(TASK TO COMPLETE) Write every line of the material out exactly as shown.

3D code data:
────────────────────
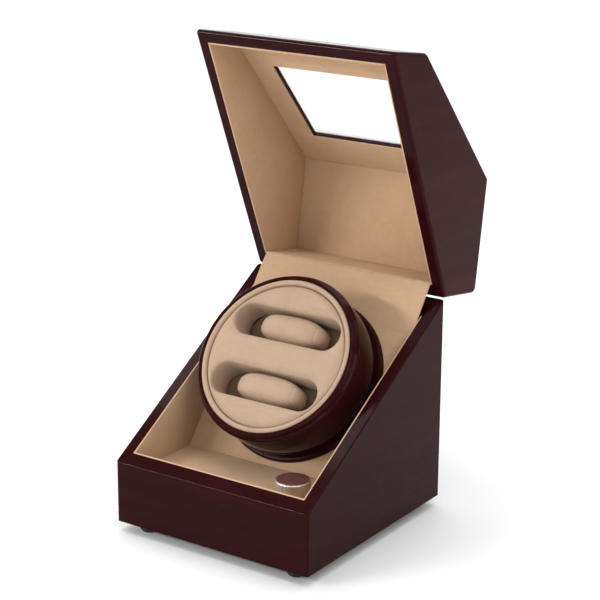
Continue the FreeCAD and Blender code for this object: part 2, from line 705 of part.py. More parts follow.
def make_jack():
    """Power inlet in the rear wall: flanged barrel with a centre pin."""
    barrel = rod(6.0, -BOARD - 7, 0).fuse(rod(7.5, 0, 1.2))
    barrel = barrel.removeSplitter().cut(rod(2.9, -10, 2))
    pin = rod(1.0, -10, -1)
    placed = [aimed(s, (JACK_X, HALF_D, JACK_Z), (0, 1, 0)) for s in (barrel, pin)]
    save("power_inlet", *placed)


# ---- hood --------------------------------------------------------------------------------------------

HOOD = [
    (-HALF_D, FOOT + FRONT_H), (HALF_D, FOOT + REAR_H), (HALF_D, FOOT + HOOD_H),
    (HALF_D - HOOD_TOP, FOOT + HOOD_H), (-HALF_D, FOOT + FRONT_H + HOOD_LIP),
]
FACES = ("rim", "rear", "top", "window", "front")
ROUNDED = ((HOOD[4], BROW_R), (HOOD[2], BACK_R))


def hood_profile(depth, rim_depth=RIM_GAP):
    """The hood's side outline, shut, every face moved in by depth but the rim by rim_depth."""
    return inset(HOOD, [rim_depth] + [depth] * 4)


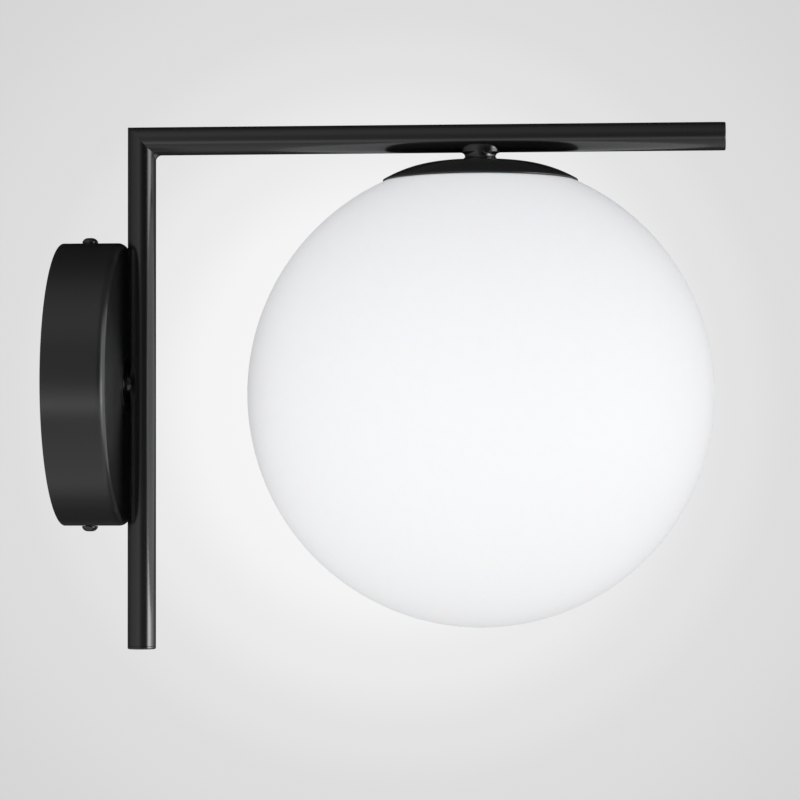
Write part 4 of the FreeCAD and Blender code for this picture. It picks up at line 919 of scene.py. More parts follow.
────────────────────
(CORRECT OUTPUT)
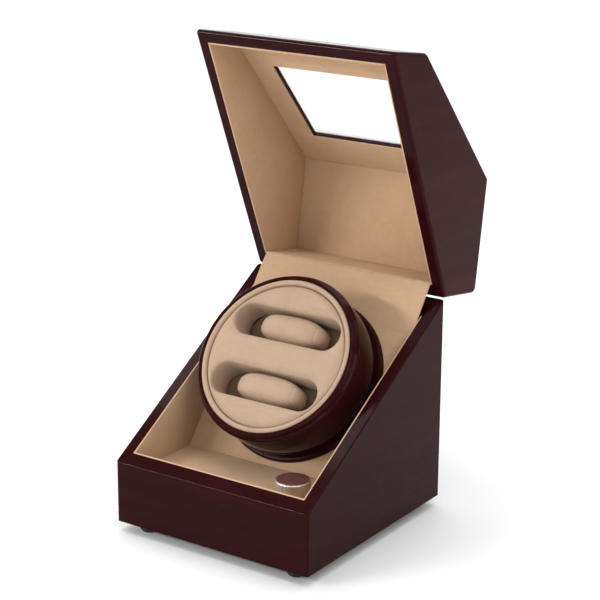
Continue the FreeCAD and Blender code for this object: part 2, from line 705 of part.py. More parts follow.
def make_jack():
    """Power inlet in the rear wall: flanged barrel with a centre pin."""
    barrel = rod(6.0, -BOARD - 7, 0).fuse(rod(7.5, 0, 1.2))
    barrel = barrel.removeSplitter().cut(rod(2.9, -10, 2))
    pin = rod(1.0, -10, -1)
    placed = [aimed(s, (JACK_X, HALF_D, JACK_Z), (0, 1, 0)) for s in (barrel, pin)]
    save("power_inlet", *placed)


# ---- hood --------------------------------------------------------------------------------------------

HOOD = [
    (-HALF_D, FOOT + FRONT_H), (HALF_D, FOOT + REAR_H), (HALF_D, FOOT + HOOD_H),
    (HALF_D - HOOD_TOP, FOOT + HOOD_H), (-HALF_D, FOOT + FRONT_H + HOOD_LIP),
]
FACES = ("rim", "rear", "top", "window", "front")
ROUNDED = ((HOOD[4], BROW_R), (HOOD[2], BACK_R))


def hood_profile(depth, rim_depth=RIM_GAP):
    """The hood's side outline, shut, every face moved in by depth but the rim by rim_depth."""
    return inset(HOOD, [rim_depth] + [depth] * 4)


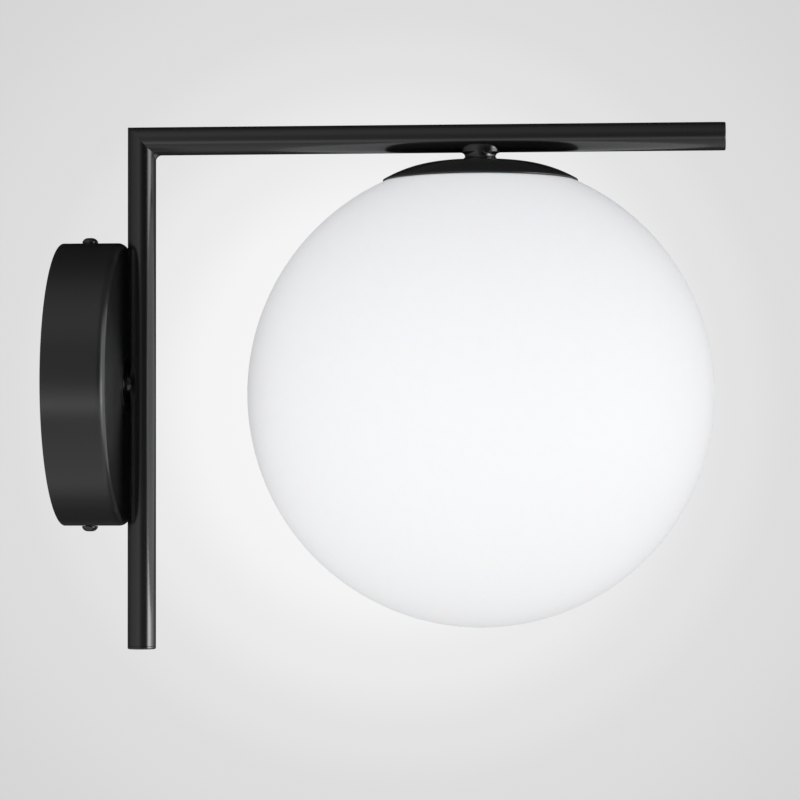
Write part 4 of the FreeCAD and Blender code for this picture. It picks up at line 919 of scene.py. More parts follow.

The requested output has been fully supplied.